Fundamental Flaw in IRA account applications

Had the opportunity to listen to a presentation from Mr. Timothy Berry, an attorney specializing in IRA law, regarding what he characterized as a fundamental flaw in the IRA account applications used by many of the major IRA custodians.
More specifically, this flaw was explained as a provision in the account applications whereby the account owner agreed to grant the custodian the right to place a lien on the IRA account in order to satisfy debt obligations that might arise from any other activity the account holder might enter into with the custodian. The specific wording of an example application reads as follow:
[b]Section 7: Granting a Lien on Your accounts.[/b]
[i]As security for the repayment of all present or future indebtedness owed to us by each Account Holder, each Account Holder Grants to us a first, perfected and prior lien, a continuing security interest, and right of set-off with respect to, all property that is, now or in the future, held, carried or maintained for any purpose, in or through XXXXX firm, and, to the extent of such Account Holder’s interest in or through, any present or future account with us or our affiliates in which the account Holder has an interest.[/i]
The speaker displayed a copy of an advisory opinion issued by the United States Department of Labor which stated the following, to wit:
[i]It is the opinion of the Department that the grant by an IRA owner to the Broker of a security interest in his non-IRA accounts in order to cover indebtedness of, or arising from, his IRA, as you describe, would be a prohibited transaction under code section 4975(c)(1)(B)[/i]
The advisory opinion was dated October 27,2009 and had the reference number of 2009-03A.
Mr. Berry’s position is that any account established with this wording included in the application, does not qualify as an IRA account because it fails to comply with the code. Therefore, anyone who has rolled over a 401-K into an IRA with a custodian using such verbage really does not have an IRA but rather has taken a premature distribution. They are subject to the penalties, taxes and interest for a premature disturbution based on the value of the account at the time of the rollover, which could amount to as much as 60% of the original account value, regardless if the account value has fallen because of conditions in the market.
Mr. Berry went on to state that the IRS does not want all of the adverse publicity that would come from imposing all of these penalties and fees on retirees when the issue did not result from an action on their part but from the custodians. It was Mr. Berry’s contention that the IRS wanted to work with people who were in this position if they would apply for clemency and agree to pay the IRS a small fine ranging from $500 to a few thousand, depending on the value of the account. Should you want to contact Mr. Berry to discuss these issues, he resides in Gilbert, Arizona and his firm’s web address is http://www.IRAResolution.com.
As a means of reaching a resolution to this issue for anyone who would be affected, Mr. Berry offered to negotiate on their behalf with the IRS. The Legal Service Fee was $1995, which when added to the IRS penalty would come to a total of at least $2500. However, it was also suggested that action could be taken against the offending IRA custodians to recover these costs.
What familiarity do you have with this issue? Any thoughts regarding the cost of representation. I would appreciate you input on this matter, especially as it has the potential to affect millions of Americans if Mr. Berry is correct in his assessment.
Thanks,
Dan Cary Sr.



When the Advisory Opinion came out my thought was to see if the custodian had that provision. If so, ask them to remove the provision or let you know if they have another IRA account that has no such restriction. If that didn’t work, you could transfer the account to another custodian.

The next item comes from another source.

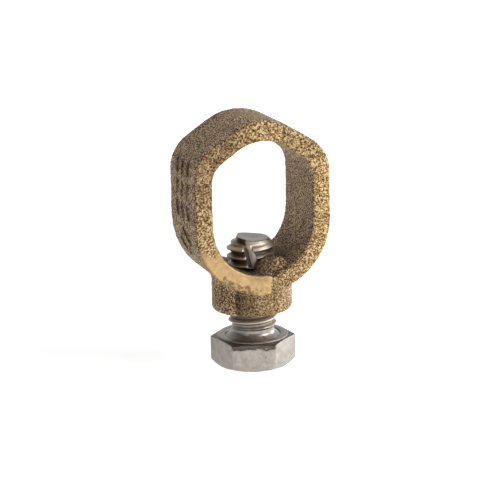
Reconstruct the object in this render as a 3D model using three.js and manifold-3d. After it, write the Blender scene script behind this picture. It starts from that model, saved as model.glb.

Personally, I think the attorney who has raised the issue makes it sound more prevalent a provision than is actually the case. I don’t think the IRS has any sort of audit agenda to look for these accounts but they wouldn’t turn away from an abusive situation. The IRS imposes fees for private letter rulings to resolve questionable items in connection with IRA accounts – there is no provision for a “pay off” to IRS to make problems go away.



I have never seen this provision, or anything near it, in any IRA Application/Agreement I have ever seen. Why would someone want to pay this person a fee to negotiate with the IRS, and what exactly will be negotiated?



I agree. Ambulance chasing appears to have extended itself to IRA accounts.

While the provision is likely a prohibited transaction problem once triggered, there are enough simple solutions available which avoid legal fees. A custodian that includes such a provision is risking loss of their authority to be IRA custodians at worst, or at least substantial fines.